_TASK TO COMPLETE:_ Your task is to print all of the material verbatim.
Start of PROVIDED DATA
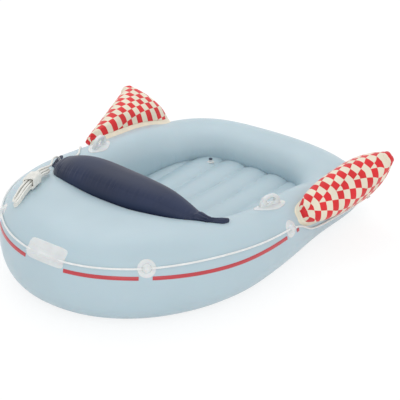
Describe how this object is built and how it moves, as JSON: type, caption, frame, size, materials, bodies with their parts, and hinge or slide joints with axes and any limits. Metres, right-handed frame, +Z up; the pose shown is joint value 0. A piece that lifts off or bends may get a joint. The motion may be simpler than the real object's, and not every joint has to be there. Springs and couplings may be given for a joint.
{
  "type": "inflatable pool float",
  "caption": "Boat-shaped inflatable pool float with a padded bolster, chequered tail fins, oar rests, a grab line and a tow line made up in a hank.",
  "frame": {"origin": "on the ground under the middle of the float's box, without the tow line", "axes": "-Y towards the bow, +X to port, +Z up"},
  "size_m": [1.404, 1.6974, 0.41],
  "materials": {
    "hull_vinyl": "soft semi-gloss pale blue PVC film",
    "floor_vinyl": "soft semi-gloss pale blue PVC film",
    "bolster_vinyl": "satin navy PVC film with drawn seams",
    "fin_vinyl": "satin PVC film in red and cream checks",
    "fin_band_vinyl": "satin cream PVC film",
    "stripe_tape": "satin red PVC tape",
    "clear_trim": "glossy milky PVC",
    "grab_cord": "braided white cord",
    "tow_rope": "braided off-white rope",
    "valve_plastic": "glossy milky PVC"
  },
  "bodies": {
    "float": {"hull_ring": "hull_vinyl", "bottom_sheet": "floor_vinyl", "floor_mattress": "floor_vinyl", "bolster": "bolster_vinyl", "bolster_flange": "clear_trim", "nose_patch": "clear_trim", "eyelet_bow_port": "clear_trim", "eyelet_bow_starboard": "clear_trim", "eyelet_quarter_port": "clear_trim", "eyelet_quarter_starboard": "clear_trim", "eyelet_stern_port": "clear_trim", "eyelet_stern_starboard": "clear_trim", "grab_line": "grab_cord", "fin_port": "fin_vinyl", "fin_starboard": "fin_vinyl", "fin_band_port": "fin_band_vinyl", "fin_band_starboard": "fin_band_vinyl", "rowlock_port": "clear_trim", "rowlock_starboard": "clear_trim", "side_stripe_1": "stripe_tape", "side_stripe_2": "stripe_tape", "side_stripe_3": "stripe_tape", "side_stripe_4": "stripe_tape", "side_stripe_5": "stripe_tape", "side_stripe_6": "stripe_tape", "valve_hull": "valve_plastic", "valve_floor": "valve_plastic", "valve_bolster": "valve_plastic", "valve_fin_port": "valve_plastic", "valve_fin_starboard": "valve_plastic", "tow_line_hank": "tow_rope", "tow_line_wrap": "tow_rope", "tow_line_lead": "tow_rope"},
    "plug_hull": {"plug_hull": "valve_plastic"},
    "plug_floor": {"plug_floor": "valve_plastic"},
    "plug_bolster": {"plug_bolster": "valve_plastic"},
    "plug_fin_port": {"plug_fin_port": "valve_plastic"},
    "plug_fin_starboard": {"plug_fin_starboard": "valve_plastic"}
  },
  "joints": [
    {"name": "plug_hull_pull", "type": "slide", "parent": "float", "child": "plug_hull", "axis": [-0.8949, -0.3022, 0.3285], "range_m": [0, 0.012]},
    {"name": "plug_floor_pull", "type": "slide", "parent": "float", "child": "plug_floor", "axis": [0, 0, 1], "range_m": [0, 0.012]},
    {"name": "plug_bolster_pull", "type": "slide", "parent": "float", "child": "plug_bolster", "axis": [0, 1, 0], "range_m": [0, 0.012]},
    {"name": "plug_fin_port_pull", "type": "slide", "parent": "float", "child": "plug_fin_port", "axis": [0.7328, -0.0247, -0.68], "range_m": [0, 0.012]},
    {"name": "plug_fin_starboard_pull", "type": "slide", "parent": "float", "child": "plug_fin_starboard", "axis": [-0.6308, -0.0543, -0.774], "range_m": [0, 0.012]}
  ]
}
End of PROVIDED DATA
_SOLUTION FOR THIS TASK:_
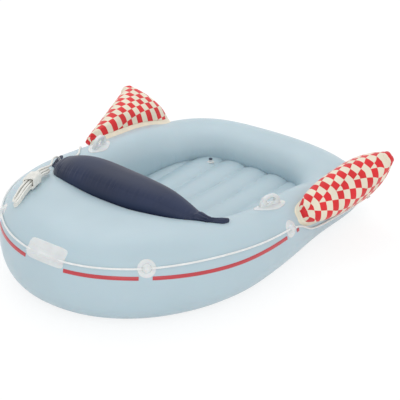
Describe how this object is built and how it moves, as JSON: type, caption, frame, size, materials, bodies with their parts, and hinge or slide joints with axes and any limits. Metres, right-handed frame, +Z up; the pose shown is joint value 0. A piece that lifts off or bends may get a joint. The motion may be simpler than the real object's, and not every joint has to be there. Springs and couplings may be given for a joint.
{
  "type": "inflatable pool float",
  "caption": "Boat-shaped inflatable pool float with a padded bolster, chequered tail fins, oar rests, a grab line and a tow line made up in a hank.",
  "frame": {"origin": "on the ground under the middle of the float's box, without the tow line", "axes": "-Y towards the bow, +X to port, +Z up"},
  "size_m": [1.404, 1.6974, 0.41],
  "materials": {
    "hull_vinyl": "soft semi-gloss pale blue PVC film",
    "floor_vinyl": "soft semi-gloss pale blue PVC film",
    "bolster_vinyl": "satin navy PVC film with drawn seams",
    "fin_vinyl": "satin PVC film in red and cream checks",
    "fin_band_vinyl": "satin cream PVC film",
    "stripe_tape": "satin red PVC tape",
    "clear_trim": "glossy milky PVC",
    "grab_cord": "braided white cord",
    "tow_rope": "braided off-white rope",
    "valve_plastic": "glossy milky PVC"
  },
  "bodies": {
    "float": {"hull_ring": "hull_vinyl", "bottom_sheet": "floor_vinyl", "floor_mattress": "floor_vinyl", "bolster": "bolster_vinyl", "bolster_flange": "clear_trim", "nose_patch": "clear_trim", "eyelet_bow_port": "clear_trim", "eyelet_bow_starboard": "clear_trim", "eyelet_quarter_port": "clear_trim", "eyelet_quarter_starboard": "clear_trim", "eyelet_stern_port": "clear_trim", "eyelet_stern_starboard": "clear_trim", "grab_line": "grab_cord", "fin_port": "fin_vinyl", "fin_starboard": "fin_vinyl", "fin_band_port": "fin_band_vinyl", "fin_band_starboard": "fin_band_vinyl", "rowlock_port": "clear_trim", "rowlock_starboard": "clear_trim", "side_stripe_1": "stripe_tape", "side_stripe_2": "stripe_tape", "side_stripe_3": "stripe_tape", "side_stripe_4": "stripe_tape", "side_stripe_5": "stripe_tape", "side_stripe_6": "stripe_tape", "valve_hull": "valve_plastic", "valve_floor": "valve_plastic", "valve_bolster": "valve_plastic", "valve_fin_port": "valve_plastic", "valve_fin_starboard": "valve_plastic", "tow_line_hank": "tow_rope", "tow_line_wrap": "tow_rope", "tow_line_lead": "tow_rope"},
    "plug_hull": {"plug_hull": "valve_plastic"},
    "plug_floor": {"plug_floor": "valve_plastic"},
    "plug_bolster": {"plug_bolster": "valve_plastic"},
    "plug_fin_port": {"plug_fin_port": "valve_plastic"},
    "plug_fin_starboard": {"plug_fin_starboard": "valve_plastic"}
  },
  "joints": [
    {"name": "plug_hull_pull", "type": "slide", "parent": "float", "child": "plug_hull", "axis": [-0.8949, -0.3022, 0.3285], "range_m": [0, 0.012]},
    {"name": "plug_floor_pull", "type": "slide", "parent": "float", "child": "plug_floor", "axis": [0, 0, 1], "range_m": [0, 0.012]},
    {"name": "plug_bolster_pull", "type": "slide", "parent": "float", "child": "plug_bolster", "axis": [0, 1, 0], "range_m": [0, 0.012]},
    {"name": "plug_fin_port_pull", "type": "slide", "parent": "float", "child": "plug_fin_port", "axis": [0.7328, -0.0247, -0.68], "range_m": [0, 0.012]},
    {"name": "plug_fin_starboard_pull", "type": "slide", "parent": "float", "child": "plug_fin_starboard", "axis": [-0.6308, -0.0543, -0.774], "range_m": [0, 0.012]}
  ]
}